As part of the teacher-powered network, Avalon School is recognized for their agency-driven community and models best practice in participatory leadership, project-based learning, and competency-based development. An Avalon parent testifies, “This school is one of the hidden gems of the Twin Cities. It deserves attention. This is a groundbreaking school that changes people’s lives.” Tim Quealy, an educational leader from Avalon School states, “We are much more decentralized than a traditional model and a lot more flexible. This flexibility also allows us to play to the strengths of our teaching staff, which results in a 97%, year-to-year, staff retention rate.” Students are direct beneficiaries of the practice of staff participatory leadership.

Leaving to Learn

At the very heart of the Big Picture Learning (BPL) philosophy lies the notion, “Leaving to Learn”; in order to transform learning for today’s adolescents, schools must offer real-world experiences where students connect with opportunities outside of the classroom. Noteworthy schools have integrated this practice for years with results similar to recent Big Picture Learning (BPL) School Longitudinal Study, showing “74% of BPL alumni who are working, and not enrolled in post high school education, report securing a job through a contact made through one of their high school internships.” Commitment to tap into the community clearly pays off. Similarly, Project ARC is reinventing educator professional development to focus on authentic project learning experiences in a work-to-learn ecosystem. They support schools in building asset inventories and community maps to best leverage the expertise and capacities of local and global technical experts. This network alignment connects students with the real-world and is game-changer for those who tap into a diverse pool of experience and expertise outside their four walls.

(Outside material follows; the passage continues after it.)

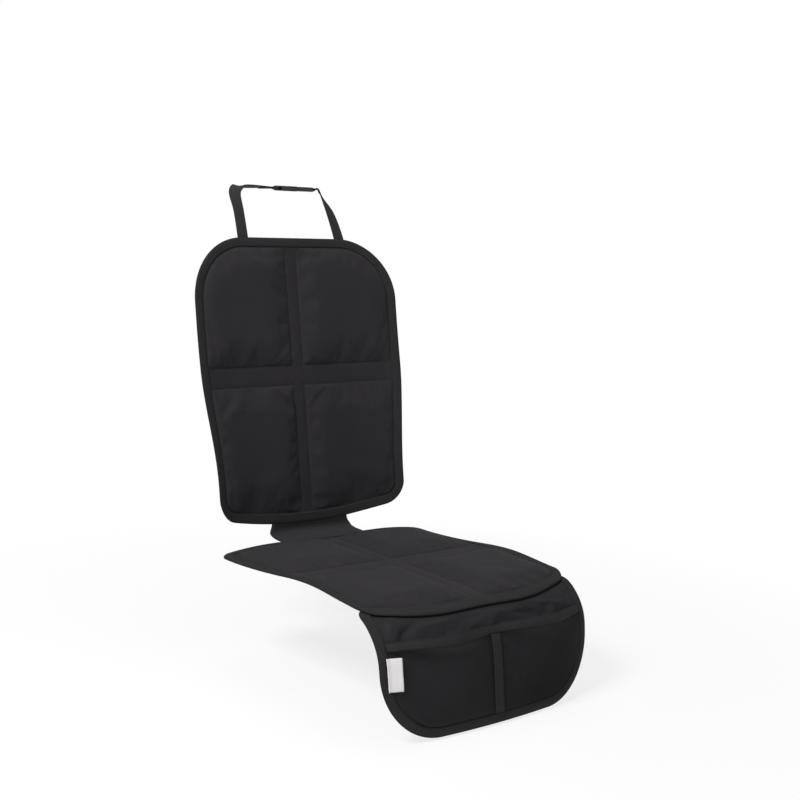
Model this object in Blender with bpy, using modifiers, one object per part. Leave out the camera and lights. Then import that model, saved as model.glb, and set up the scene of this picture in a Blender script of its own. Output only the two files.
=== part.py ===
# Car seat protector mat, hanging in the shape it takes on a car seat: a quilted back, a narrow
# waist through the crease of the seat, a quilted seat, and a front flap with two net pockets.
# Two webbing straps meet in a side release buckle behind the headrest posts.
# Metres, +Z up. The origin is the middle of the underside of the seat panel, which is level.
# Places on the mat are (x, run): x is across it, and run is the way along the cloth from the
# crease of the seat, upwards on the back and negative over the seat and down the flap.

import math

import bmesh
import bpy
from mathutils import Vector

# The seat that the mat lies on
crease_y = 0.27  # the crease of the seat, behind the origin
recline = math.radians(10.2)  # of the seat back, from upright
crease_radius = 0.015
seat_flat = 0.451  # level length, from the crease to where the front rounds over
front_radius = 0.093
front_turn = math.radians(81.2)  # the flap hangs a little forward of plumb

# The mat
half_width = 0.236
back_low, back_high = 0.044, 0.583  # runs of the back panel's two ends
back_low_radius, back_high_radius = 0.040, 0.126
seat_low, seat_high = -0.4895, -0.062
seat_low_radius, seat_high_radius = 0.033, 0.020
flap_low, flap_tuck = -0.7080, 0.024  # the flap runs this far under the seat panel
flap_radius = 0.112
waist_half_width = 0.096

pad_full, pad_thin, channel_thin = 0.012, 0.0024, 0.004
puff_reach = 0.035  # how far from a seam a pad reaches its full thickness
channel_half_width = 0.014  # of the stitched channel up the middle
back_channel = (0.2905, 0.3305)  # runs of the channel across the back
seat_channel = (-0.288, -0.252)
back_channel_x = -0.005  # the channel up the back is sewn a little to the left
flap_thick = 0.0025
flap_lift = -0.004

# Edge binding: tape folded over the edge of each panel
tape_depth = 0.018
tape_thick = 0.0012
tape_gap = 0.0023  # from the middle of the panel to the inner face of the tape
tape_edge = 0.0012
panel_inset = 0.0035
pad_middle = 0.0035  # lift of the middle of a pad's edge
flap_middle = flap_lift + flap_thick / 2
seam_gap = 0.0006
pad_clear = 0.0015  # the pads swell up this far inside the tape's inner edge

# Shape that the seat gives to the cloth
seam_bow = 0.018  # the front seam lies further forward in the middle
bottom_bow = 0.0255  # the back's lower edge dips in the middle
plan_bulge = 0.0186  # the seat's front is rounded, seen from above
front_wave = 0.006  # the front seam and the pockets' mouths sag between the seams
flap_twist = 0.006  # the flap's right side hangs further back
curl_start, curl_high, curl_low = 0.100, 0.0103, 0.0159
side_taper, side_spread = 0.067, 0.009  # the lower back is drawn in, the upper back stretched
level_half_width = 0.120  # the seat panel is level over this much of its width
side_crest, crest_run, crest_length = 0.008, -0.34, 0.085  # over the side of the seat
side_droop = 0.010  # at the rear corners
rear_shift, top_shift = 0.009, 0.0036  # to the left

# Net pockets
hem_run = -0.5450
hem_depth = 0.014
hem_gap, hem_thick = 0.0013, 0.0009
net_thick = 0.0008
net_middle = flap_lift + flap_thick + 0.0028
pocket_swell = 0.019
divider_half_width, divider_thick = 0.010, 0.001
label_size = (0.0245, 0.0525)
label_inset = 0.0125  # its side is sewn over the inner edge of the binding
label_thick = 0.0006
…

Jenn Beal, Director of Education at Jobs for America’s Graduates (JAG), attributes their national success to the incredible network of partners they’ve collected to help students land scholarships, internships, and job placements. The JAG Advantage has three components that contribute to their best practice: Project-Based Learning, Trauma-Informed Care, and Employer Engagement. In emphasizing a systems-shift to focus on employer engagement, JAG graduates are 2.3 times more likely to be employed full-time compared to the average 18 to 20 year old. They do this by engaging professionals in local communities to be a part of the project process — introducing career pathways and exposing participants industries and occupations that align to their interests. Ultimately, JAG encourages all students to gain experience in their pathway of choice through an internship, volunteer experience, summer employment or apprenticeship before graduation.

Social-Emotional Learning

Robinson reveals the impact of social-emotional learning at Pine Meadows. In implementing the RULER method by Marc Brackett, research psychologist and the Founding Director of the Yale Center for Emotional Intelligence, they have tried, tested, and proved, “emotions matter.” RULER, an acronym for the five skills of emotional intelligence (recognizing, understanding, labeling, expressing, and regulating) is the evidence-based approach to social and emotional learning. At schools like Pine Meadow, RULER fosters a range of behaviors and shifts in school climate that are essential to positive youth development. Robinson says students “learn how to regulate better and bring this self-awareness into the workplace, which is much more valuable than students taking core classes they will never, ever use.” Harvard’s Explore SEL work also navigates the complex field of social and emotional learning, and states “Researchers, educators, employers, and parents agree that social and emotional learning (SEL) and non-academic skills matter for success in school and life.” Research supports the urgency for greater implementation of SEL in educational practice and policy.

To put students at the center of their learning requires much more than a personalized approach in the classroom. Personalization expands beyond academic work and involves reworking leadership structures, scaffolding real-world experiences for students, and measuring student development holistically. As more consider making these transformations, there are many places and people to look for field tested inspiration.